Assignment #3: Final report (due 2017-11-26 23:59)
This research will be presented in class at Shady Grove on Nov 28
Develop an original project based on your professional or course work or some other interest. You're urged to share your ideas with me and others as you work on the project. Submit it by the usual deadline and be prepared to present it at our last meeting. This could be an elaboration of Assignment #2, but it will then have to be much more detailed.
Requirements
The project must be based on data that are in some way more complicated than a simple vector of measurements; therefore use at least one of the following types of data:
- multivariate: 2 or more variables,
- temporally multiscale, with a frequency > 1 (e.g. quarters, months, weeks),
- space/time: data containing spatial and temporal measurements,
- events, e.g. with a POSIX-type time stamp.
Submission and presentation
- The submission must be a digital report document (see my report writing guide).
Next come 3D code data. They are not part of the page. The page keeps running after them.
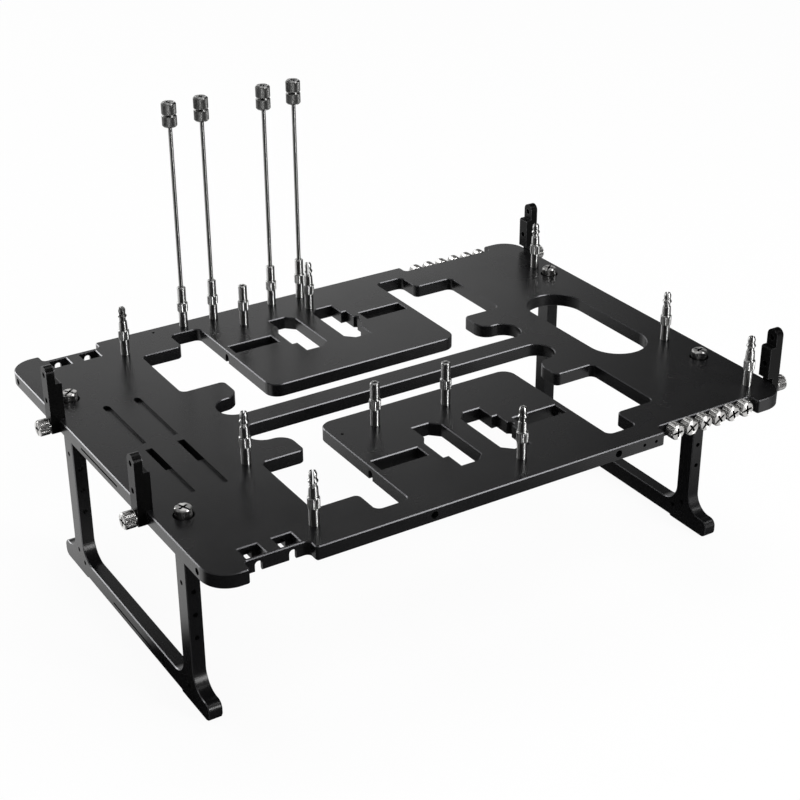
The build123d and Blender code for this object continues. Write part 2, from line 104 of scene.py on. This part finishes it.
def blastedAnodisedAluminium(name, look, chamferAxis=None):
    material, tree, place = newMaterial(name)
    normal = addNode(tree, "ShaderNodeTexCoord").outputs["Normal"]
    axes = addNode(tree, "ShaderNodeSeparateXYZ", {"Vector": normal})
    upward = addNode(tree, "ShaderNodeMath", {0: axes.outputs["Z"]}, operation="ABSOLUTE").outputs[0]
    patches = addNode(tree, "ShaderNodeTexNoise", {
        "Vector": place, "Scale": 1 / (look["patchSize"] * millimetre), "Detail": 3.0, "Roughness": 0.55,
    }).outputs["Fac"]
    dye = addNode(tree, "ShaderNodeMix", {
        0: patches, 6: linearColour(look["dye"]), 7: linearColour(look["dyeWorn"]),
    }, data_type="RGBA").outputs[2]
    if chamferAxis:  # the chamfers lean at 45 degrees to this axis
        lean = addNode(tree, "ShaderNodeMath", {0: axes.outputs[chamferAxis]}, operation="ABSOLUTE")
        edge = addNode(tree, "ShaderNodeMath", {
            0: lean.outputs[0], 1: look["chamferLean"], 2: look["chamferSpread"],
        }, operation="COMPARE").outputs[0]
    else:  # sharp edges: where the rounded normal leaves the flat one
        rounded = addNode(tree, "ShaderNodeBevel", {"Radius": look["edgeWidth"] * millimetre}, samples=4)
        likeness = addNode(tree, "ShaderNodeVectorMath", {
            0: rounded.outputs[0], 1: normal,
        }, operation="DOT_PRODUCT").outputs["Value"]
        edge = addNode(tree, "ShaderNodeMath", {
            0: likeness, 1: look["edgeLikeness"],
        }, operation="LESS_THAN").outputs[0]
    colour = addNode(tree, "ShaderNodeMix", {
        0: edge, 6: dye, 7: linearColour(look["edge"]),
    }, data_type="RGBA").outputs[2]
    metal = addNode(tree, "ShaderNodeMath", {
        0: edge, 1: look["edgeMetal"],
    }, operation="MULTIPLY").outputs[0]
    spread = look["roughnessSpread"]
    blasted = addNode(tree, "ShaderNodeMapRange", {
        "Value": patches, "From Min": noiseLow, "From Max": noiseHigh,
        "To Min": look["roughness"] - spread, "To Max": look["roughness"] + spread,
    }).outputs["Result"]
    rough = addNode(tree, "ShaderNodeMix", {0: edge, 2: blasted, 3: look["edgeRoughness"]}).outputs[0]
    grain = addNode(tree, "ShaderNodeTexNoise", {
        "Vector": place, "Scale": 1 / (look["grainSize"] * millimetre), "Detail": 2.0, "Roughness": 0.7,
    }).outputs["Fac"]
    wall = addNode(tree, "ShaderNodeMath", {
        0: upward, 1: look["wallLean"],
    }, operation="LESS_THAN").outputs[0]
    lines = addNode(tree, "ShaderNodeTexWave", {
        "Vector": place, "Scale": waveRepeat / (look["cutterPitch"] * millimetre), "Distortion": 1.2,
        "Detail": 2.0, "Detail Scale": 0.6,
    }, wave_type="BANDS", bands_direction="Z").outputs["Fac"]
    wallLines = addNode(tree, "ShaderNodeMath", {0: lines, 1: wall}, operation="MULTIPLY").outputs[0]
    grainBump = addNode(tree, "ShaderNodeBump", {
        "Height": grain, "Distance": look["grainDepth"] * millimetre, "Strength": 1.0,
    }).outputs["Normal"]
    bump = addNode(tree, "ShaderNodeBump", {
        "Height": wallLines, "Distance": look["cutterDepth"] * millimetre, "Strength": 1.0,
        "Normal": grainBump,
    }).outputs["Normal"]
    surface = addNode(tree, "ShaderNodeBsdfPrincipled", {
        "Base Color": colour, "Metallic": metal, "Roughness": rough, "Normal": bump,
        "Specular IOR Level": look["shine"],
    }).outputs["BSDF"]
    return finishMaterial(material, tree, surface)


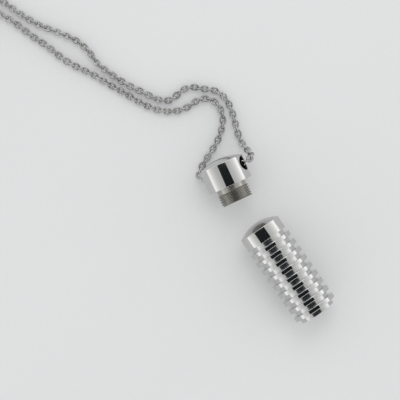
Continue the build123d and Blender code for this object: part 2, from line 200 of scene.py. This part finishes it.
def walk(line, start, pitch):
    # evenly spaced places along a line, each with the line's direction there
    places = []
    due = start
    gone = 0.0
    for a, b in zip(line, line[1:]):
        run = (b - a).length
        while due <= gone + run:
            places.append(a.lerp(b, (due - gone) / run))
            due += pitch
        gone += run
    ahead = places[1:] + [places[-1] * 2 - places[-2]]
    behind = [places[0] * 2 - places[1]] + places[:-1]
    return [(place, (a - b).normalized()) for place, a, b in zip(places, ahead, behind)]


def makeLink():
    # one oval link of round wire, flat in the XY plane and long on X
    radius = chainSet["wire"] / 2
    bend = chainSet["linkWidth"] / 2 - radius
    straight = (chainSet["linkLength"] - chainSet["linkWidth"]) / 2
    bm = bmesh.new()
    place = Matrix.Translation((straight, bend, 0)) @ Matrix.Rotation(math.pi / 2, 4, "Y")
    bmesh.ops.create_circle(bm, segments=chainSet["wireSides"], radius=radius, matrix=place)
    firstLoop = bm.edges[:]
    loop = firstLoop
    for side in (1, -1):
        turned = bmesh.ops.spin(
            bm, geom=loop, cent=(side * straight, 0, 0), axis=(0, 0, 1), angle=-math.pi,
            steps=chainSet["endSteps"], use_merge=False, use_duplicate=False,
        )
        loop = [g for g in turned["geom_last"] if isinstance(g, bmesh.types.BMEdge)]
        if side == 1:
            drawn = bmesh.ops.extrude_edge_only(bm, edges=loop)["geom"]
            ends = [g for g in drawn if isinstance(g, bmesh.types.BMVert)]
            bmesh.ops.translate(bm, verts=ends, vec=(-2 * straight, 0, 0))
            edges = [g for g in drawn if isinstance(g, bmesh.types.BMEdge)]
            loop = [edge for edge in edges if all(v in ends for v in edge.verts)]
    bmesh.ops.bridge_loops(bm, edges=loop + firstLoop)
    bmesh.ops.recalc_face_normals(bm, faces=bm.faces)
    for face in bm.faces:
        face.smooth = True
    mesh = bpy.data.meshes.new("link")
    bm.to_mesh(mesh)
    bm.free()
    return mesh


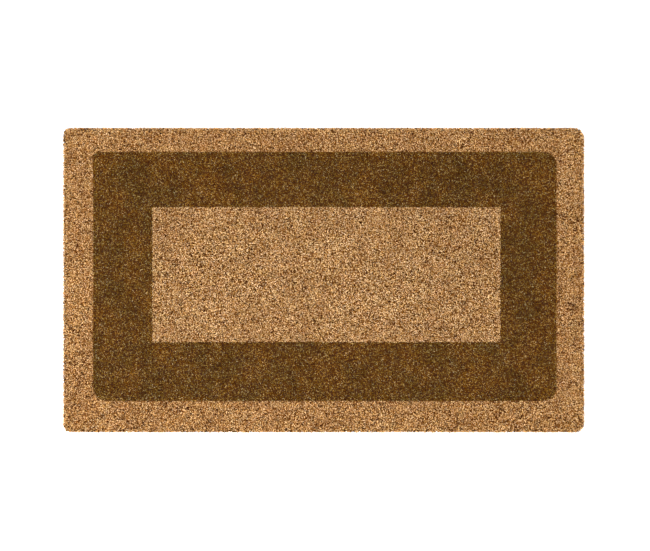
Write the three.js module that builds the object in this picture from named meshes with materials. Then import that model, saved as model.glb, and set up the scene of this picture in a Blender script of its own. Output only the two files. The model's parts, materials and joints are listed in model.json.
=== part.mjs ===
// Coir door mat: a flexible vinyl backing sheet with a bed of cut coconut-fibre pile planted in it.
// The pile is planted in three zones: a natural border, a dark dyed band and a natural centre panel.
// Millimetres, +Z up, +X along the long side, +Y towards the door. The origin is the centre of the underside.
import * as THREE from "three";

// Overall sizes
const matLength = 762;
const matDepth = 444.5;
const backingThickness = 3;
const pileHeight = 12;

// Corner radii of the cut outline, by corner: the knife leaves each corner a little different
const matCorner = { backLeft: 8.5, backRight: 14, frontLeft: 9.5, frontRight: 11.5 };

// The natural border that shows outside the band, on each side
const border = { left: 43.1, right: 39.6, back: 34.3, front: 45.4 };

// The dark band's width on each side, and the radii of its outer corners. Its inner corners are square.
const bandWidth = { left: 86.4, right: 82, back: 80.7, front: 85.8 };
const bandCorner = { backLeft: 6, backRight: 19, frontLeft: 20, frontRight: 19.5 };
const squareCorner = { backLeft: 0, backRight: 0, frontLeft: 0, frontRight: 0 };

// Neighbouring zones of pile stand this far apart
const zoneGap = 0.3;

const arcSegments = 6;

const colours = { vinyl: 0x1b1a19, naturalCoir: 0xa77d50, darkCoir: 0x64451f };

// A rectangle given by its four sides
const matSides = {
  left: -matLength / 2,
  right: matLength / 2,
  front: -matDepth / 2,
  back: matDepth / 2,
};
const bandSides = inset(matSides, border);
const panelSides = inset(bandSides, bandWidth);

function inset(sides, by) {
  return {
    left: sides.left + by.left,
    right: sides.right - by.right,
    front: sides.front + by.front,
    back: sides.back - by.back,
  };
}

function insetEvenly(sides, by) {
  return inset(sides, { left: by, right: by, front: by, back: by });
}

// Draws a rectangle with its own radius at each corner, anticlockwise from the front left
function drawOutline(path, sides, corner) {
  const { left, right, front, back } = sides;
  path.moveTo(left + corner.frontLeft, front);
  path.lineTo(right - corner.frontRight, front);
  turn(path, right - corner.frontRight, front + corner.frontRight, corner.frontRight, -0.5);
  path.lineTo(right, back - corner.backRight);
  turn(path, right - corner.backRight, back - corner.backRight, corner.backRight, 0);
  path.lineTo(left + corner.backLeft, back);
  turn(path, left + corner.backLeft, back - corner.backLeft, corner.backLeft, 0.5);
  path.lineTo(left, front + corner.frontLeft);
  turn(path, left + corner.frontLeft, front + corner.frontLeft, corner.frontLeft, 1);
  return path;
}

// A quarter turn about x, y, which starts at this many half turns. A square corner has none.
function turn(path, x, y, radius, halfTurns) {
  if (radius > 0) {
    path.absarc(x, y, radius, halfTurns * Math.PI, (halfTurns + 0.5) * Math.PI, false);
  }
}

// The same corner radii after the outline has moved outwards by this much. A square corner stays square.
function widened(corner, by) {
  const entries = Object.entries(corner);
  return Object.fromEntries(entries.map(([name, r]) => [name, r > 0 ? r + by : 0]));
}

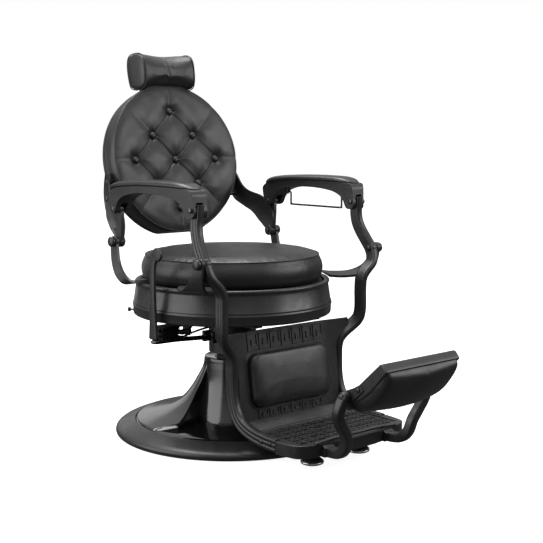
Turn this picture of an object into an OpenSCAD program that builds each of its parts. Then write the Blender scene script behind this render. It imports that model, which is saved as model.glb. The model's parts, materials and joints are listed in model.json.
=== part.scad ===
// Hydraulic barber chair: round base, pump column, swivelling round seat,
// reclining tufted back, armrests, and a leg frame that rises with the recline.
// +X is the sitter's left, -Y is the front, +Z is up; the origin is on the
// swivel axis at floor level. Millimetres.

/* [Base and column] */
// Radius of the base plate
base_r = 355; // [330:1:370]
// Height of the pedestal's round rim
pedestal_top = 230; // [215:1:240]
// Radius of the pedestal's round column
pedestal_r = 86; // [82:1:92]
// Radius of the hydraulic ram
ram_r = 35; // [28:0.5:38]
// Turn of the base under the seat, degrees
base_turn = -40.7; // [-180:0.1:180]
// Radius of the pump housing
housing_r = 72; // [66:1:78]

/* [Seat] */
// Height of the seat pan's underside
seat_floor = 378; // [376:1:384]
// Largest radius of the seat ring
ring_r = 299; // [290:1:302]
// Height of the seat ring's lip
ring_top = 467; // [460:1:470]
// Radius of the seat cushion
cushion_r = 272; // [262:1:274]
// Height of the seat cushion's crown
cushion_top = 552; // [545:1:556]

/* [Back] */
// Tilt of the back from upright, degrees
back_tilt = 11; // [8:0.5:12]
// Radius of the round back
back_r = 240; // [232:1:244]
// Distance between neighbouring back buttons
button_pitch = 110; // [90:1:112]

/* [Armrests] */
// Distance of each armrest from the middle plane
arm_x = 298; // [296:1:300]
// Width of an armrest casting
arm_w = 58; // [54:1:58]

/* [Leg frame] */
// Width of the flat bars across the chair
bar_w = 20; // [16:1:20]
// Depth of the flat bars
bar_d = 33; // [28:1:34]
// Width of the calf cushion
calf_w = 290; // [240:1:310]
// Half width of the flip-over leg pad
pad_half = 138; // [120:1:138]

/* [Hidden] */
$fn = 96;
eps = 0.01;
run_gap = 0.05;       // radial clearance of a running fit
side_gap = 0.5;       // gap between plates that slide past each other
fork_gap = 1.5;       // gap on each side of a bar in an armrest's fork
arc_fn = 32;          // facets of a hull's own children

// pivots, as [y, z]
front_pivot = [-277, 557];
front_pin = [-227, 694];
rear_pivot = [165, 583];
rear_pin = [152, 680];
pad_pivot = [-639, 241];
pivot_r = 7;
arm_pin_r = 5;
loose_gap = 2.4;      // clearance of the opened linkage pivot
pivot_x = 312;        // middle of the leg bar at its pivot
rear_x = 291;         // middle of the back arm's eye

floor_gap = 13;       // stop feet above the floor at the lowest seat height
plate_top = 30;
cover_top = 44;
cover_r = 295;
cylinder_r = 50;
cylinder_bore = 38.5;
flange_r = 70;
housing_z = 245;
housing_top = 350;
washer_top = 343.8;
rail_x = 110;
rail_z = 358;
pan_top = 384;
board_z = 452;
board_top = 462;
ring_bottom = 366;    // the ring's skirt hides the ends of the rails
lip_in = 276;
ring_in = 284;
bracket_t = 12;
shell_t = [55, 78];   // front and rear of the back shell, along the back's normal
back_origin = [281, 816];
back_drop = 0;        // middle of the round back above the middle button
back_cut = -232;      // lowest point of the back, clear of the seat as it reclines
panel_t = 6;
panel_tilt = 8.8;
platform_z = [60, 95];
bar_low_x = 200;
towel_z = 714;
towel_x = 283;
wire_r = 3;
lock_r = 9.9;
pump_pivot = [-84, 296];
lever_pivot = [-42, 334];
lever_x = -322;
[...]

- The presentation may be from the digital document, PowerPoint slide show, etc.
- For the presentation, be prepared to demo your analysis using R: i.e. the data should be on your computer or readible in class for further exploration.
Suggestions
- It's always interesting to look deeper into data you're already familiar with from prior work; browse your computer and old reports and see what you can come up with. Work from concurrent classes is also acceptable provided you check with me first.
- Do some searching using keywords of interest plus DATA, DATASET, DOWNLOAD, SPREADSHEET, etc...
- 2N eyes are better than 2, so please share ideas you find - especially on Blackboard!